To: Eric who wrote (15530)8/5/1998 1:32:00 PM
From: The ChrisMeister  Read Replies (2) | Respond to of 77400
 
"If there is one thing I have learned in over 30 years of investing is simply one word.........Growth!"

I'll second that. And add that it's even more important as the economy slows some and interest rates stay low. Here's why:
At the risk-free rate of return on the 30-year bond, 5 5/8 %, it'll take 12 2/3 years to double ones money.
At Cisco's 29.7% annual rate of growth (using the recent quarter: .48/.37 = 1.297) it'll take 2 2/3 years to double earnings.

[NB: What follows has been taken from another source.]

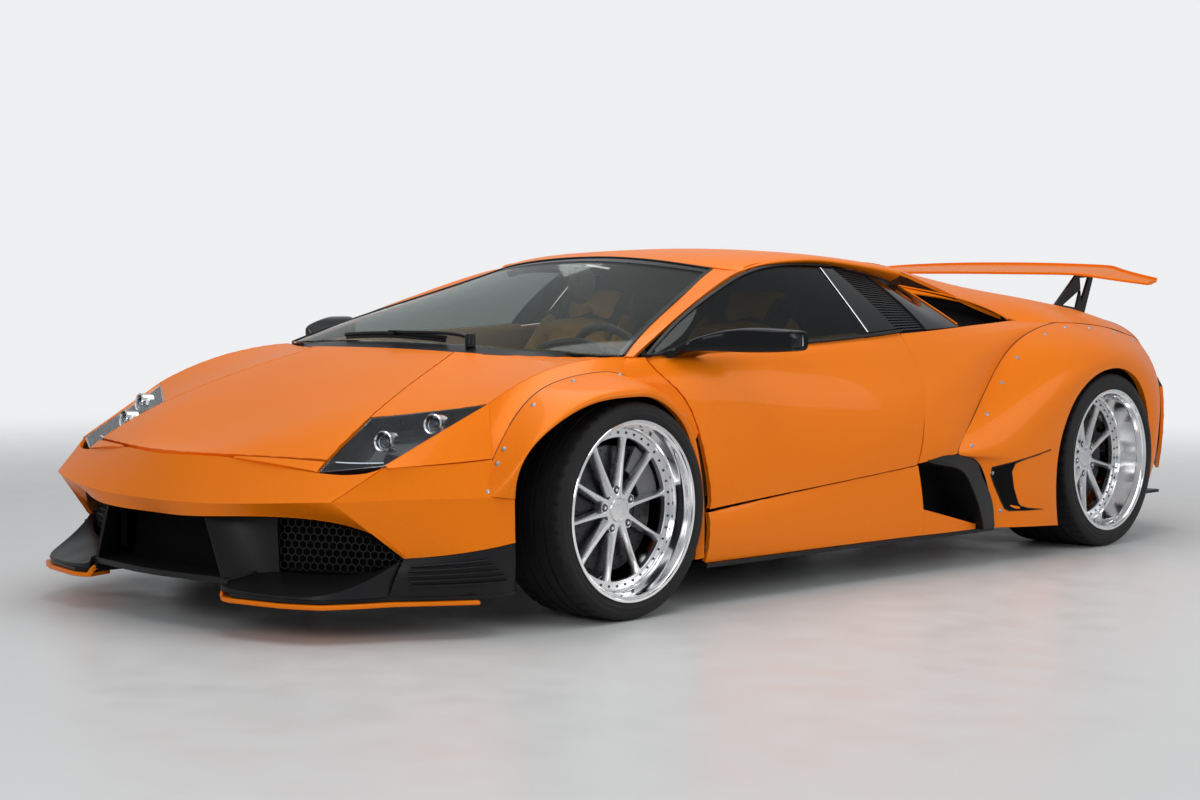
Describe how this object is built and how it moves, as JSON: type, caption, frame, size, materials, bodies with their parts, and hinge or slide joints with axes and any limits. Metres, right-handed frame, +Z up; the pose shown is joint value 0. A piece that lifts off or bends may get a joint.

Dividing 12 2/3 by 2 2/3 gives 4 3/4. It'll take someone nearly five times longer to double their money in bonds than in Cisco's stock (assuming stock tracks earnings).
Thus, by this back-of-the-envelope calculation, CSCO is worth 4 3/4 times a company which isn't growing. If that's approximately the case for the average S&P 500 stock, then CSCO is worth something like 4.75 times the market P/E. If that's 22, then CSCO is worth a 105 P/E.
That's why Cisco isn't necessarily terribly over-valued at its current price. Growth is worth a premium.